**Exercise brief**
The listing below should be copied in full, word for word.

# # #

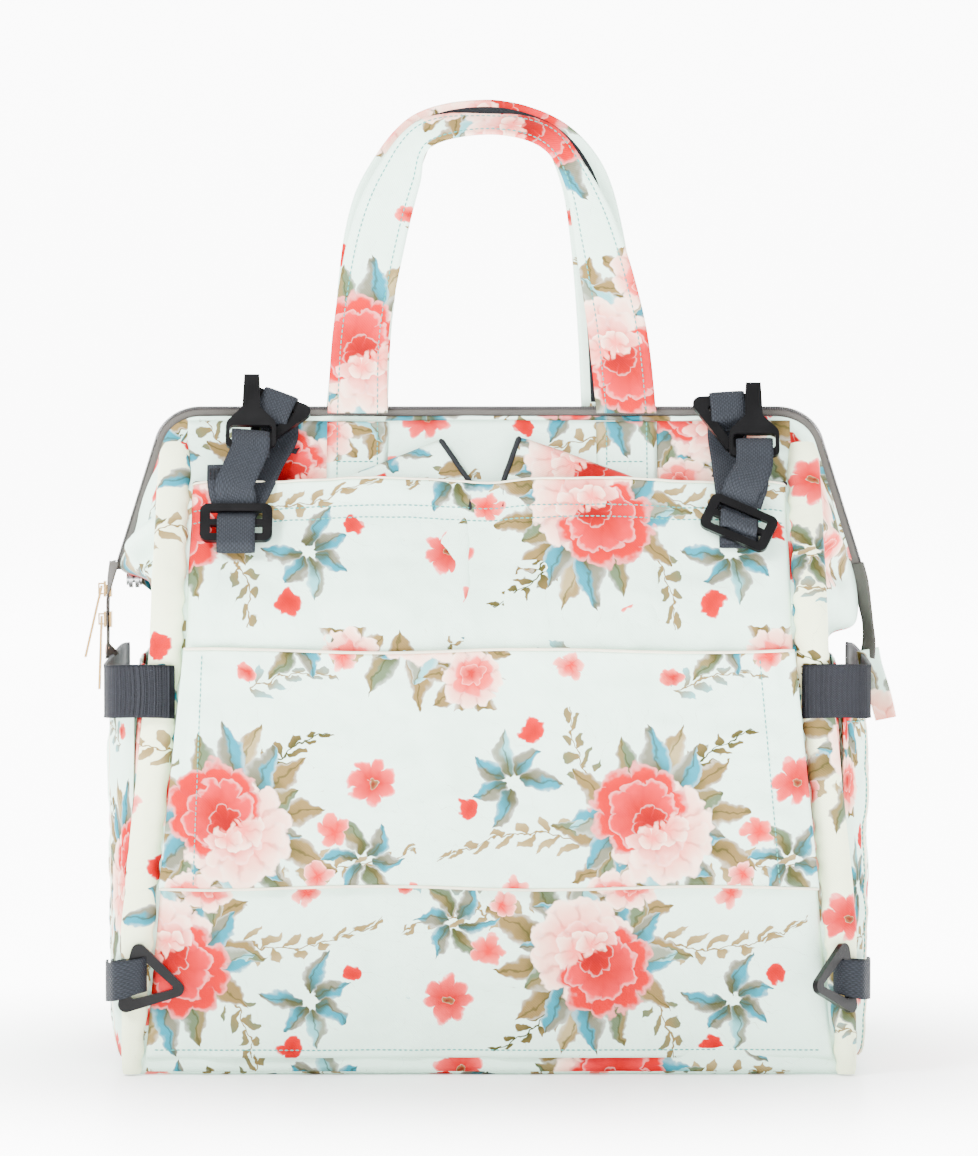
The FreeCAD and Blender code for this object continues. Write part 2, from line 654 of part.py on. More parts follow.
corner_z = 50.0
corner_x = 178.0
bar_radius = (ring_bar ** 2 + ring_thick ** 2) ** 0.5 / 2
ring_y = back_y - 4 - 0.2 - webbing - 0.4 - bar_radius
fold_x = corner_x - bar_radius - 3.5
tab_half = web_width / 2 - 2  # the webbing bunches where it folds round the bar
for name, side, tilt, swing in (("left", -1, 14.0, 0.0), ("right", 1, 8.0, 50.0)):
    corner_ring = ring()
    corner_ring.rotate(V(0, 0, 0), V(0, 0, 1), 90)
    if side > 0:
        corner_ring = mirrored(corner_ring)
    corner_ring.rotate(V(0, 0, 0), V(0, 1, 0), side * swing)
    stand(corner_ring)
    corner_ring.rotate(V(0, 0, 0), V(0, 1, 0), -side * tilt)
    corner_ring.translate(V(side * corner_x, ring_y, corner_z))
    export("corner_ring_" + name, corner_ring)

    inner_y = back_y - 4 - 0.2 - webbing / 2
    outer_y = 2 * ring_y - inner_y
    tab_path = [(corner_x + 8, inner_y), (fold_x, inner_y), (fold_x, outer_y),
                (corner_x + 8, outer_y), (corner_x + 12.5, inner_y - 0.5), (corner_x + 12.5, inner_y + 12)]
    tab = plate(ribbon(tab_path, webbing), -tab_half, tab_half, ribbon_radii(tab_path, 1.8, webbing))
    tab.rotate(V(corner_x, ring_y, 0), V(0, 1, 0), -tilt)
    if side < 0:
        tab = mirrored(tab)
    tab.translate(V(0, 0, corner_z))
    export("corner_tab_" + name, tab)
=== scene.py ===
import math

import bpy
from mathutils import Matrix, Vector, noise


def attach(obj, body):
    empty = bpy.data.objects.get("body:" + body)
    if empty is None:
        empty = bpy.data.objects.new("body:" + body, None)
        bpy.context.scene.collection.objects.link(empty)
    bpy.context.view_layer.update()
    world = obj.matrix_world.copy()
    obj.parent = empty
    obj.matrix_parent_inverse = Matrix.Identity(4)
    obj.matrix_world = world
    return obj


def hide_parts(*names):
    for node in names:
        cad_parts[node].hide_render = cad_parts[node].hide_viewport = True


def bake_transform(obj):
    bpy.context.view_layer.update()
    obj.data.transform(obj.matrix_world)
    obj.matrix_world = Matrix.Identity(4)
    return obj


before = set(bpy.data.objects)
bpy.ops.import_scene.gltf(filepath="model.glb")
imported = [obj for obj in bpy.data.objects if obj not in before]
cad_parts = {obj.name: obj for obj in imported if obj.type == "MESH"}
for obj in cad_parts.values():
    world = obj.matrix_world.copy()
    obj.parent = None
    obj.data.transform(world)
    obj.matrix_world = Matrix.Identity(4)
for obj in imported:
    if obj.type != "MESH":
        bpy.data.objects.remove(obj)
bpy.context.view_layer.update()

# Cloth panels. Every panel is cut from one printed polyester twill, coated on the inside, and is sewn
# to its neighbours inside out. The print is a half-drop repeat of large peonies with leaves, sprigs and
# small blossoms on a pale mint ground.

MM = 0.001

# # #

**Problem solution**
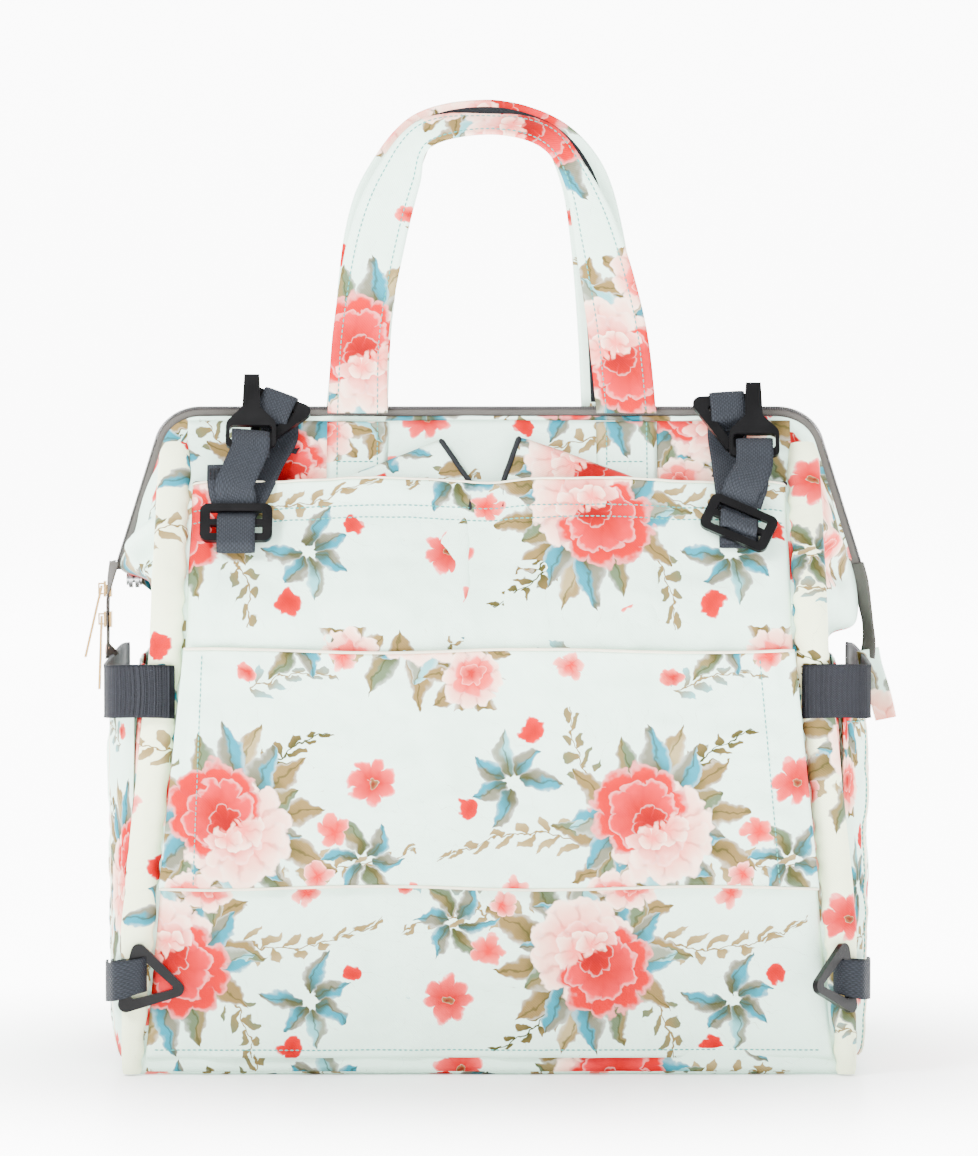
The FreeCAD and Blender code for this object continues. Write part 2, from line 654 of part.py on. More parts follow.
corner_z = 50.0
corner_x = 178.0
bar_radius = (ring_bar ** 2 + ring_thick ** 2) ** 0.5 / 2
ring_y = back_y - 4 - 0.2 - webbing - 0.4 - bar_radius
fold_x = corner_x - bar_radius - 3.5
tab_half = web_width / 2 - 2  # the webbing bunches where it folds round the bar
for name, side, tilt, swing in (("left", -1, 14.0, 0.0), ("right", 1, 8.0, 50.0)):
    corner_ring = ring()
    corner_ring.rotate(V(0, 0, 0), V(0, 0, 1), 90)
    if side > 0:
        corner_ring = mirrored(corner_ring)
    corner_ring.rotate(V(0, 0, 0), V(0, 1, 0), side * swing)
    stand(corner_ring)
    corner_ring.rotate(V(0, 0, 0), V(0, 1, 0), -side * tilt)
    corner_ring.translate(V(side * corner_x, ring_y, corner_z))
    export("corner_ring_" + name, corner_ring)

    inner_y = back_y - 4 - 0.2 - webbing / 2
    outer_y = 2 * ring_y - inner_y
    tab_path = [(corner_x + 8, inner_y), (fold_x, inner_y), (fold_x, outer_y),
                (corner_x + 8, outer_y), (corner_x + 12.5, inner_y - 0.5), (corner_x + 12.5, inner_y + 12)]
    tab = plate(ribbon(tab_path, webbing), -tab_half, tab_half, ribbon_radii(tab_path, 1.8, webbing))
    tab.rotate(V(corner_x, ring_y, 0), V(0, 1, 0), -tilt)
    if side < 0:
        tab = mirrored(tab)
    tab.translate(V(0, 0, corner_z))
    export("corner_tab_" + name, tab)
=== scene.py ===
import math

import bpy
from mathutils import Matrix, Vector, noise


def attach(obj, body):
    empty = bpy.data.objects.get("body:" + body)
    if empty is None:
        empty = bpy.data.objects.new("body:" + body, None)
        bpy.context.scene.collection.objects.link(empty)
    bpy.context.view_layer.update()
    world = obj.matrix_world.copy()
    obj.parent = empty
    obj.matrix_parent_inverse = Matrix.Identity(4)
    obj.matrix_world = world
    return obj


def hide_parts(*names):
    for node in names:
        cad_parts[node].hide_render = cad_parts[node].hide_viewport = True


def bake_transform(obj):
    bpy.context.view_layer.update()
    obj.data.transform(obj.matrix_world)
    obj.matrix_world = Matrix.Identity(4)
    return obj


before = set(bpy.data.objects)
bpy.ops.import_scene.gltf(filepath="model.glb")
imported = [obj for obj in bpy.data.objects if obj not in before]
cad_parts = {obj.name: obj for obj in imported if obj.type == "MESH"}
for obj in cad_parts.values():
    world = obj.matrix_world.copy()
    obj.parent = None
    obj.data.transform(world)
    obj.matrix_world = Matrix.Identity(4)
for obj in imported:
    if obj.type != "MESH":
        bpy.data.objects.remove(obj)
bpy.context.view_layer.update()

# Cloth panels. Every panel is cut from one printed polyester twill, coated on the inside, and is sewn
# to its neighbours inside out. The print is a half-drop repeat of large peonies with leaves, sprigs and
# small blossoms on a pale mint ground.

MM = 0.001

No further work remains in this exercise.